Here’s just a few reasons why this article, and the whole mindset that goes with it, will be seen revealed as being as ridiculous as flying cars:
– it primarily relies on the fantasy of fully autonomous vehicles (FAVs) on ordinary roads. Much as we will never see levitating cars, I don’t believe we will ever have the technological capability to release FAVs onto ordinary roads. Given the totally unrealistic zeal for FAVs, some will probably be released, but they will be removed quite quickly after they start killing people. At present, they can’t even handle simple things like road works and traffic lights. This is about as fundamental as the problem with levitating cars – replacing human capability to recognise a vast array of situations simply cannot be done with automation.
– the majority of people don’t live in big cities where the envisaged TaaS systems would be feasible.
– only about 40% of oil is used for light vehicle transport. Heavy transport, aviation and industry use most of the rest – so there will still be still a major market for oil, even if the majority of private transport is by EVs.

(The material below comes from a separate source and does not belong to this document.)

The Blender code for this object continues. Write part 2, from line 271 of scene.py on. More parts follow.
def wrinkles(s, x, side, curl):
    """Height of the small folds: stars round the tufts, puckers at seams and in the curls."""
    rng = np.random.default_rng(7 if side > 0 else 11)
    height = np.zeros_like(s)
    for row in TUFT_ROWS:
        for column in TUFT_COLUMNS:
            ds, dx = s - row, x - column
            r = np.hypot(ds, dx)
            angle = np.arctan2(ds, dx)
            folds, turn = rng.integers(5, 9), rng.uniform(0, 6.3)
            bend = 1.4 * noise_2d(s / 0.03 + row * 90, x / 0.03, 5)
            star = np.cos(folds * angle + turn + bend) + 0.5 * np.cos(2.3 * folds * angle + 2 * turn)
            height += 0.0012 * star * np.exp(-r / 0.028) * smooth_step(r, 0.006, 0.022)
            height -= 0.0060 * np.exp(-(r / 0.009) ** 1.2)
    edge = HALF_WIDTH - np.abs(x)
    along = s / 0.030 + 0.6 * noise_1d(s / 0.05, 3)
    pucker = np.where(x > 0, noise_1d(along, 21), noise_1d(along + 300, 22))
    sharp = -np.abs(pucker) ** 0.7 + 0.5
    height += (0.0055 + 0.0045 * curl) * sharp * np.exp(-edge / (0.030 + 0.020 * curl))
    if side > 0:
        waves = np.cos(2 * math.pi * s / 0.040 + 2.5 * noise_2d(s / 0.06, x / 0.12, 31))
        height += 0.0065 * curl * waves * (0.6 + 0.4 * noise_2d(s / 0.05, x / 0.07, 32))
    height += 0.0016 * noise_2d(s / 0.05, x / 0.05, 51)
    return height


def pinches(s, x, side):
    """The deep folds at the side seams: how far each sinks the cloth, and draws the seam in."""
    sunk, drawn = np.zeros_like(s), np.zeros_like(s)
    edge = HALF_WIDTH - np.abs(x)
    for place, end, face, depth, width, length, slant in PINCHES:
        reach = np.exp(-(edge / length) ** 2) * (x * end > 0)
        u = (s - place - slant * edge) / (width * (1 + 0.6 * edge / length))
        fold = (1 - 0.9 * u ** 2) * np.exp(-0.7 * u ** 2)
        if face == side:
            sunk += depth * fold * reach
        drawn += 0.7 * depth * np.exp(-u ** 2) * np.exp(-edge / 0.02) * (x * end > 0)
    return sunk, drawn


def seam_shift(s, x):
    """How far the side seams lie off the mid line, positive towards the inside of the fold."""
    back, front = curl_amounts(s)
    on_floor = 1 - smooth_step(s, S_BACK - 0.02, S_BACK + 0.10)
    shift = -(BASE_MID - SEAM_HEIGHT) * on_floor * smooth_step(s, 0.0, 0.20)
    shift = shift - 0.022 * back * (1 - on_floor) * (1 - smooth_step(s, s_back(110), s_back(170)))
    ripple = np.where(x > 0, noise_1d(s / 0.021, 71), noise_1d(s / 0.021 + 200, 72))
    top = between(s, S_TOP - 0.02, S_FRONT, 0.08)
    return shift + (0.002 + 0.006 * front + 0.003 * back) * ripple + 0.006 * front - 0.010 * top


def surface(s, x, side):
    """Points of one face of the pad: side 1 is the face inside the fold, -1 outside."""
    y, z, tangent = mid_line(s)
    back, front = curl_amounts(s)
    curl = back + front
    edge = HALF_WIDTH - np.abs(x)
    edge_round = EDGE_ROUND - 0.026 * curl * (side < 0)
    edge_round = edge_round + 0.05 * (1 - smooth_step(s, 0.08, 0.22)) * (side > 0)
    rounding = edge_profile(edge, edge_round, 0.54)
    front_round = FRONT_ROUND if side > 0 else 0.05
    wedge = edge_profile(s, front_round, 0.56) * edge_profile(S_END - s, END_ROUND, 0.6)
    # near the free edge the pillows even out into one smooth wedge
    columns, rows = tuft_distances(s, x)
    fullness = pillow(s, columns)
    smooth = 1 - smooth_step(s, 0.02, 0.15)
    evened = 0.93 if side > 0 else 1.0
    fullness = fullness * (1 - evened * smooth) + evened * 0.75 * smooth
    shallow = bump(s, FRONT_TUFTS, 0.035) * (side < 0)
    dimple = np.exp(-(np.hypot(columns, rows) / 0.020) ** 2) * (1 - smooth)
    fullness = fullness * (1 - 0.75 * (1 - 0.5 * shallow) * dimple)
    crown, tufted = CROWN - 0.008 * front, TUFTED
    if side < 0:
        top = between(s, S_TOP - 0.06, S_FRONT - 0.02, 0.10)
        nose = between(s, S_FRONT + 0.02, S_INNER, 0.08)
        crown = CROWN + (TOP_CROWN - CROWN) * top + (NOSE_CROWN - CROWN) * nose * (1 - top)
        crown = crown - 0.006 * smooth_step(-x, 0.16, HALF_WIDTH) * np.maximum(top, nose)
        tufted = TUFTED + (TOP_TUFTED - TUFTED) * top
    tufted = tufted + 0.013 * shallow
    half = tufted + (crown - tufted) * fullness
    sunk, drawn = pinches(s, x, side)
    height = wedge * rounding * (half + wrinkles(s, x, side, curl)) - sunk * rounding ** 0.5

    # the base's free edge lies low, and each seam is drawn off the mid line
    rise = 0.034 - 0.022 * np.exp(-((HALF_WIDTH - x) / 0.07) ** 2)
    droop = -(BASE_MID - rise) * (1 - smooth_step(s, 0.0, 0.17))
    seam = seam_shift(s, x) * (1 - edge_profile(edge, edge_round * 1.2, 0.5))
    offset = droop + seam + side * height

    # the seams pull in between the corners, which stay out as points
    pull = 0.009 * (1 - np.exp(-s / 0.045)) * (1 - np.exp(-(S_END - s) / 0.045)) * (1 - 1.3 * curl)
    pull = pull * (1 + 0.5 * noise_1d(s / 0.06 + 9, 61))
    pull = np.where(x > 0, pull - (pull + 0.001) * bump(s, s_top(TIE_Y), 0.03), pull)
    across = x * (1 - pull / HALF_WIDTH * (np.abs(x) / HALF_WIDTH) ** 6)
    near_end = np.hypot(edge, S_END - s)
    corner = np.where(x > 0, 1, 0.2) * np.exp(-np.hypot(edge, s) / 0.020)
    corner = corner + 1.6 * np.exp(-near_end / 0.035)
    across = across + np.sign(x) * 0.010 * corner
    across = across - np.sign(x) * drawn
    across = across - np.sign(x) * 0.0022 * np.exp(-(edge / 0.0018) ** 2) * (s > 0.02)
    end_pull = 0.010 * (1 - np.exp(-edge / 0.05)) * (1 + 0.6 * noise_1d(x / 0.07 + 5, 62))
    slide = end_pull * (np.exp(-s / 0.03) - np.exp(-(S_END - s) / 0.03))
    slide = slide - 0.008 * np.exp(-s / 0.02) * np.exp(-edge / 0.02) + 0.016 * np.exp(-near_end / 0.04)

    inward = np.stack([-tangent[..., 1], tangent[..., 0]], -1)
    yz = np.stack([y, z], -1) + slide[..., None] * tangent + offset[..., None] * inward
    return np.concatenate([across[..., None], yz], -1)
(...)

I predict that we will see a major shift to EVs as the price of batteries comes down. However, they will only be suitable as short hop commuter vehicles due to the charging requirements. Most people in wealthy countries use their cars for much more than commuting and EVs are not suitable for all day commercial use due to the recharging requirements. So there will still be a lot of ICEVs getting around in 2030.
My guess is that we will see about 50% reduction of light vehicle oil consumption by 2030, representing about 20% reduction in overall oil consumption in wealthy countries. That is contingent on a business as usual scenario for oil production – which is whole other topic.